Gender Metrics: The Solution to Macho Attitudes that Won’t Change

iStock_000004353264XSmallBy Melissa J. Anderson (New York City)

A new study shows that one workforce subgroup isn’t likely to add their support to women’s leadership equality anytime soon. According to researchers at UNC Chapel Hill, NYU, and the University of Utah, men whose wives don’t work outside the home are less likely to treat women with respect in the workplace. In fact, they tend to believe women are unsuited for the corporate world.

Based on a study of 718 married men, the research revealed that men with stay-at-home wives tend to take a more “traditional” view of gender roles, viewing the presence of female coworkers “unfavorably.” They more often perceive companies with lots of women as poorly run. They also more frequently deny promotions to qualified women.

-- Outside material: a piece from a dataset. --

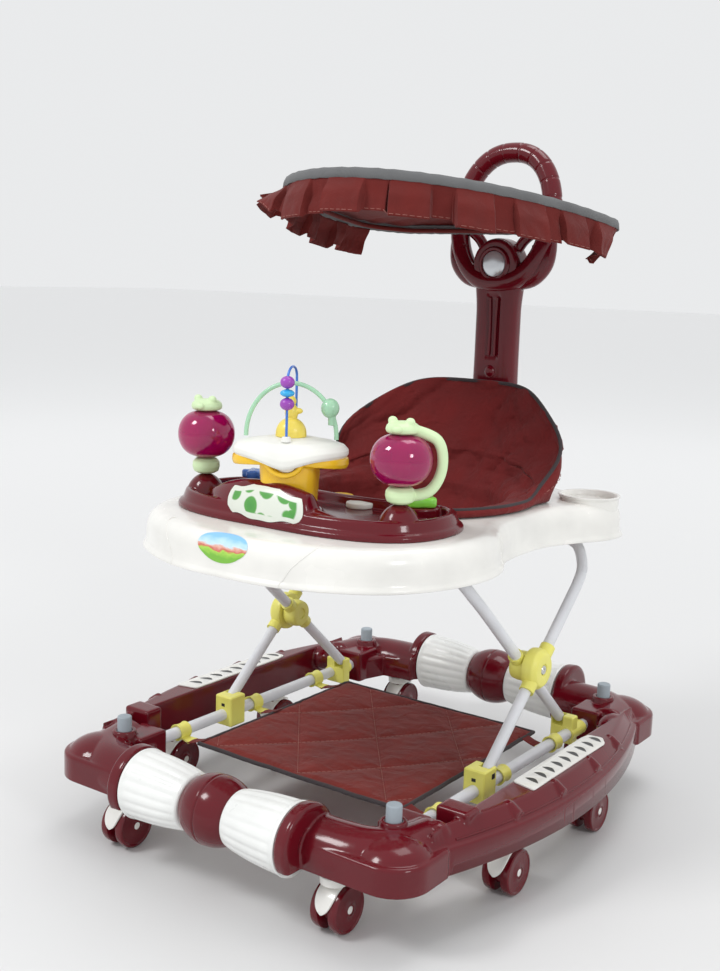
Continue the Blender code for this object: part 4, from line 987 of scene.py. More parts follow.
# Tray --------------------------------------------------------------------------------------------
TRAY_TOP_Z = 0.428
OPENING_HALF = (0.148, 0.138)
OPENING_Y = 0.052
TRAY_POINTS = 168
TRAY_PROFILE = (
    (0.0016, 0.3800), (0.0004, 0.3806), (0.0, 0.3822), (0.0006, 0.3842), (0.0026, 0.3862), (0.0040, 0.3885),
    (0.0044, 0.3960), (0.0046, 0.4040), (0.0052, 0.4100), (0.0070, 0.4160), (0.0100, 0.4212), (0.0145, 0.4252),
    (0.0200, 0.4273), (0.0260, 0.4280),
)


def tray_outline():
    """Plan of the tray's lip: round front, waist at the sides, cup corners at the back."""
    half = [
        (0.0, -0.330), (0.045, -0.329), (0.090, -0.321), (0.144, -0.297), (0.190, -0.262), (0.223, -0.205),
        (0.237, -0.140), (0.230, -0.085), (0.207, -0.035), (0.200, 0.025), (0.203, 0.085), (0.222, 0.135),
        (0.243, 0.180), (0.246, 0.222), (0.224, 0.250), (0.190, 0.262), (0.140, 0.274), (0.085, 0.296),
        (0.040, 0.306), (0.0, 0.308),
    ]
    loop = half + [(-x, y) for x, y in half[-2:0:-1]]
    return smooth_line([(x, y, 0.0) for x, y in loop], TRAY_POINTS, closed=True)


def opening_outline(grow=0.0):
    """Plan of the seat's opening in the tray."""
    points = []
    for i in range(TRAY_POINTS):
        angle = 2 * math.pi * i / TRAY_POINTS - math.pi / 2
        x = (OPENING_HALF[0] + grow) * abs(math.cos(angle)) ** 0.8 * math.copysign(1, math.cos(angle))
        y = (OPENING_HALF[1] + grow) * abs(math.sin(angle)) ** 0.8 * math.copysign(1, math.sin(angle))
        points.append(Vector((x, OPENING_Y + y, 0.0)))
    return points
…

What’s more, these attitudes about women are implicit – that is, many of the men in this group don’t actively seek to keep women back. They don’t even realize they hold these beliefs or that they can effectively end women’s careers.

To make matters worse, the study continues, these men are more highly concentrated in management. In addition to holding more power over hiring and promotion, they also more frequently hold the purse strings for leadership development initiatives and employee resource groups that can be instrumental in helping women advance.

And – the researchers suggest – they’re unlikely to change, no matter how much diversity training they sit through or HR messages they receive.

But there is a potential solution for dealing with this macho cohort. The researchers suggest that rather than waste time and energy trying to convince these men of the importance of gender equality, leadership should lay down the law, set diversity targets tied to compensation, and hold managers accountable for achieving their goals. Here’s why the gender metrics approach could work.

Implicit Bias

The study, “How Men’s Attitudes Impact Women’s Careers,” was written by Sreedhari D. Desai, Kenan-Flagler Business School University of North Carolina at Chapel Hill, Edmond J. Safra Center for Ethics at Harvard University, and Women & Public Policy Program, Harvard Kennedy School of Government; Dolly Chugh, Stern School of Business New York University; and Arthur P. Brief, David Eccles School of Business University of Utah.

According to the researchers, the report can help organizations navigate the murky waters of unconscious bias, in light of the recent slow-down in gender equality progress. They write:

“We believe that the results of these studies are important to understanding the stalled gender revolution as well as to theorizing about the effects of marriage structures in the workplace and, more pragmatically, effectively targeting efforts aimed at enhancing gender equality in work organizations.”

Moreover, Desai, Chugh, and Brief explain that the men in this group probably won’t change their behavior or attitudes about women, because they’re so intricately woven into their own self-identity and lifestyle. They write:

“…we believe that the posture of these men embedded in traditional and neo-traditional marriages is unlikely to change dramatically until the structure of their marriages changes, an exceedingly improbable event on a large scale. Thus, we do not see that this pocket of resistance to the gender revolution will fade away. Rather, the attitudes, beliefs, and corresponding behavioral tendencies these may bring to work likely will remain a fact of organizational life.”

Because these biases are unlikely to change, they suggest enforcing diversity benchmarks and tying diversity goals to compensation.

Gender Metrics

Setting diversity targets is more than a compliance-driven diversity-by-numbers strategy when the goal of the targets is to truly build an inclusive organization – rather than simply to appease regulatory agencies. In this case, the organization’s leadership and corporate culture must value gender diversity, even though a pocket of individuals might not.

The metrics-based approach can help compel that pocket of individuals to participate in gender equality practices they wouldn’t normally utilize or value. The researchers suggest:

“…(1) assigning accountability for setting diversity goals, devising means to achieve those goals, and evaluating progress, (2) appointing full-time staff members or creating diversity committees or task forces, comprised of people from different departments, professional backgrounds and management levels to overseeing diversity initiatives, brainstorming to identify remedies, and monitoring progress.”

They add that the diversity strategy is not about changing the beliefs of this group, but understanding that their biases exist, and finding ways to work around the biases in the interest of achieving greater diversity. They explain, “…they should not focus on men embedded in traditional or neo-traditional marriages but rather, reflect an awareness of where subtle prejudices and negative stereotypes may lie.”

By coupling this acknowledgement of gender bias within the workforce with hard goals to increase diversity, companies can focus resources on gender equality initiatives that may be more successful.

4 replies
  1. Jean
    Jean says:

    I think that many men think that staying home and raising children is really easy. They don’t value this as work. They think of this as a vacation. And, they have no incentive to pitch in or try to do the job as they are so opinionated. I was married to one of these guys for over 22 years. He never changed in that entire time and probably was completely oblivious of his prejudice. What a relief to get away from him!

  2. Shelley Joan Weiss
    Shelley Joan Weiss says:

    I concur with “Shelly”s” comments. Sad statement and to think it is 2012. What century is this anyway?